Written instruction ▸ Within the entries below, find the portion that opens with the line containing "The FreeCAD and" and closes with the line containing "of the frame.". Retype that portion exactly and only.
────────────────────
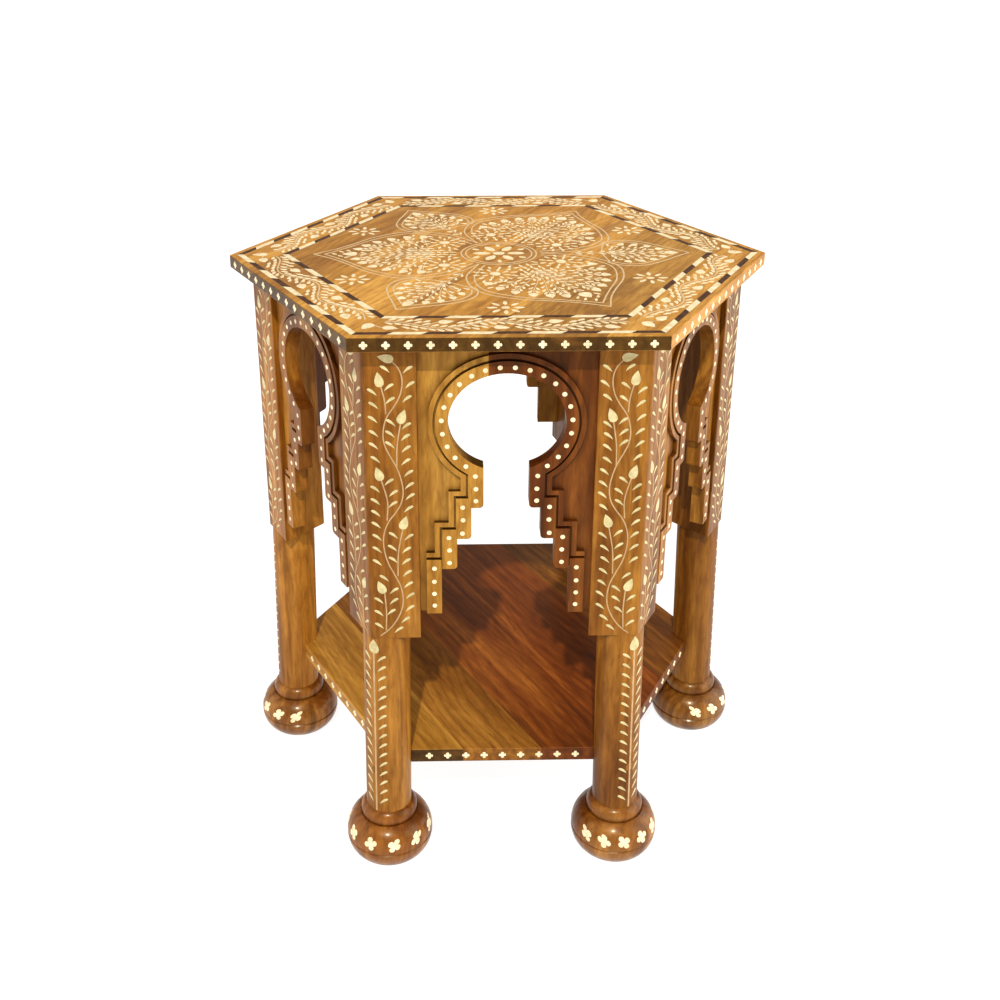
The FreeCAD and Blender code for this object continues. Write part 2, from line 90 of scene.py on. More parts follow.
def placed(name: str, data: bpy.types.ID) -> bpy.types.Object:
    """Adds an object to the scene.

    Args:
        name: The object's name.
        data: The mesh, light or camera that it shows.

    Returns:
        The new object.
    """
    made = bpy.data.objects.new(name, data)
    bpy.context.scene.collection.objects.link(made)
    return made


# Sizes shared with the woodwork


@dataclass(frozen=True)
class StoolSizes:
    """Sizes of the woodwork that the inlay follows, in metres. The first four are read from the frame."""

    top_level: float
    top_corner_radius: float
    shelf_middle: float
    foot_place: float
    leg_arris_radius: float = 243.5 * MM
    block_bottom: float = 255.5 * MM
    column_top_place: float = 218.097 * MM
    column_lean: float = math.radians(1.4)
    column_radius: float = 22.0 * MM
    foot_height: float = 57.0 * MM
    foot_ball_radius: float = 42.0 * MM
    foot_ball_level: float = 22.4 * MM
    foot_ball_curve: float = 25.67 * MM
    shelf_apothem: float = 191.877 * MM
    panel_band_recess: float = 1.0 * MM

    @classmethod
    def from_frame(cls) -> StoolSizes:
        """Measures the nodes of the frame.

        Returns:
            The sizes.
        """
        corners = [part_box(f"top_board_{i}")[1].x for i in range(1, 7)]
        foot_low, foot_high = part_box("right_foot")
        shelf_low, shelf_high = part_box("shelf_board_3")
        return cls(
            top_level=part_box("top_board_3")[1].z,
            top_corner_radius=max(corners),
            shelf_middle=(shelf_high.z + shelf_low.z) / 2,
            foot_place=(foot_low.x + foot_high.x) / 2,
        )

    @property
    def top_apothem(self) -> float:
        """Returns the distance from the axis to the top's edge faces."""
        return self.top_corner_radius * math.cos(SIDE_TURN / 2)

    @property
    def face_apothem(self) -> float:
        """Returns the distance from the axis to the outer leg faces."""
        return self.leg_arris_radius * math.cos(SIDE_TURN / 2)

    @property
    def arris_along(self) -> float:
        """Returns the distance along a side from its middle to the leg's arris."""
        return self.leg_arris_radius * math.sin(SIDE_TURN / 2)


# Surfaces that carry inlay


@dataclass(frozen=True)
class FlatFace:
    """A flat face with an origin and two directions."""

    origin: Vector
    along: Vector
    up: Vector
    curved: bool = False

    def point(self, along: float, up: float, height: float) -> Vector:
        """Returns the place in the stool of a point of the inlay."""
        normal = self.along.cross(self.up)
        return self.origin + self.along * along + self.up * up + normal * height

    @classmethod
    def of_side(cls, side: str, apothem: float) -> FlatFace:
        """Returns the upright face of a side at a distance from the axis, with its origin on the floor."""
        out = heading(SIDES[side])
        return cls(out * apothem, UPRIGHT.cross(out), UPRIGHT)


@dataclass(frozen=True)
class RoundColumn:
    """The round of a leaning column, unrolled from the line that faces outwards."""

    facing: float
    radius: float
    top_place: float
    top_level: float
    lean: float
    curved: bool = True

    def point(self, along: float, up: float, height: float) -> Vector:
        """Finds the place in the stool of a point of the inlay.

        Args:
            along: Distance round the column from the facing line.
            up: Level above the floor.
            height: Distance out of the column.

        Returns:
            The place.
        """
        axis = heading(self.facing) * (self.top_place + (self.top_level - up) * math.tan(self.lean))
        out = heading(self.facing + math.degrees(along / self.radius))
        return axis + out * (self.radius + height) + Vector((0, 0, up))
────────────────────
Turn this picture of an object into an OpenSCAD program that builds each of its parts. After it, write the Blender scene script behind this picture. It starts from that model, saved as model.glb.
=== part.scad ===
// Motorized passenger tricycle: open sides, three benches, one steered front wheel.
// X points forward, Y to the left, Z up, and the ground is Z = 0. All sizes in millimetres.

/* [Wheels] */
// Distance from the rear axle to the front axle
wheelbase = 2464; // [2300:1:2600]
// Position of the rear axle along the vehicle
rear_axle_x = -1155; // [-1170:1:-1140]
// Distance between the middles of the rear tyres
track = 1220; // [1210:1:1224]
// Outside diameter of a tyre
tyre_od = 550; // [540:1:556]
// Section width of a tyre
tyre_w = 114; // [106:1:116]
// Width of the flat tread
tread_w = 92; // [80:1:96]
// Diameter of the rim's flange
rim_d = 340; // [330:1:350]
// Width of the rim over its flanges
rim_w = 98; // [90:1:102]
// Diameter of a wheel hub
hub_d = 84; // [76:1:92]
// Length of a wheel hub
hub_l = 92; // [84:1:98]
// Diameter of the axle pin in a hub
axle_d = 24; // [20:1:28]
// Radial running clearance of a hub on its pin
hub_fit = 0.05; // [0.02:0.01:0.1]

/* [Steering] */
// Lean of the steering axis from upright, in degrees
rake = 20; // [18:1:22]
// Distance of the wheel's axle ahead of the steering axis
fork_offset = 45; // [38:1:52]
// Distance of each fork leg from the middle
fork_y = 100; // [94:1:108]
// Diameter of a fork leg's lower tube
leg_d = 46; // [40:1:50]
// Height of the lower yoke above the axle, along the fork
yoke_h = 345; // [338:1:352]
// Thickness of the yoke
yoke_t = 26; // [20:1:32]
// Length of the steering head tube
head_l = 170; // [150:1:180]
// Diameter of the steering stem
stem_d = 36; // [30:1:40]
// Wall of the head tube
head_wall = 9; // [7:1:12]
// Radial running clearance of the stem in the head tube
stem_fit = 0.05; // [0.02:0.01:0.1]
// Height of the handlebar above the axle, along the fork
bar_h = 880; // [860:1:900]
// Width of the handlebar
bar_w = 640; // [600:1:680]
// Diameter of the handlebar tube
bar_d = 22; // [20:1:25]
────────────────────
Response for this exercise ▸
The FreeCAD and Blender code for this object continues. Write part 2, from line 90 of scene.py on. More parts follow.
def placed(name: str, data: bpy.types.ID) -> bpy.types.Object:
    """Adds an object to the scene.

    Args:
        name: The object's name.
        data: The mesh, light or camera that it shows.

    Returns:
        The new object.
    """
    made = bpy.data.objects.new(name, data)
    bpy.context.scene.collection.objects.link(made)
    return made


# Sizes shared with the woodwork


@dataclass(frozen=True)
class StoolSizes:
    """Sizes of the woodwork that the inlay follows, in metres. The first four are read from the frame."""

    top_level: float
    top_corner_radius: float
    shelf_middle: float
    foot_place: float
    leg_arris_radius: float = 243.5 * MM
    block_bottom: float = 255.5 * MM
    column_top_place: float = 218.097 * MM
    column_lean: float = math.radians(1.4)
    column_radius: float = 22.0 * MM
    foot_height: float = 57.0 * MM
    foot_ball_radius: float = 42.0 * MM
    foot_ball_level: float = 22.4 * MM
    foot_ball_curve: float = 25.67 * MM
    shelf_apothem: float = 191.877 * MM
    panel_band_recess: float = 1.0 * MM

    @classmethod
    def from_frame(cls) -> StoolSizes:
        """Measures the nodes of the frame.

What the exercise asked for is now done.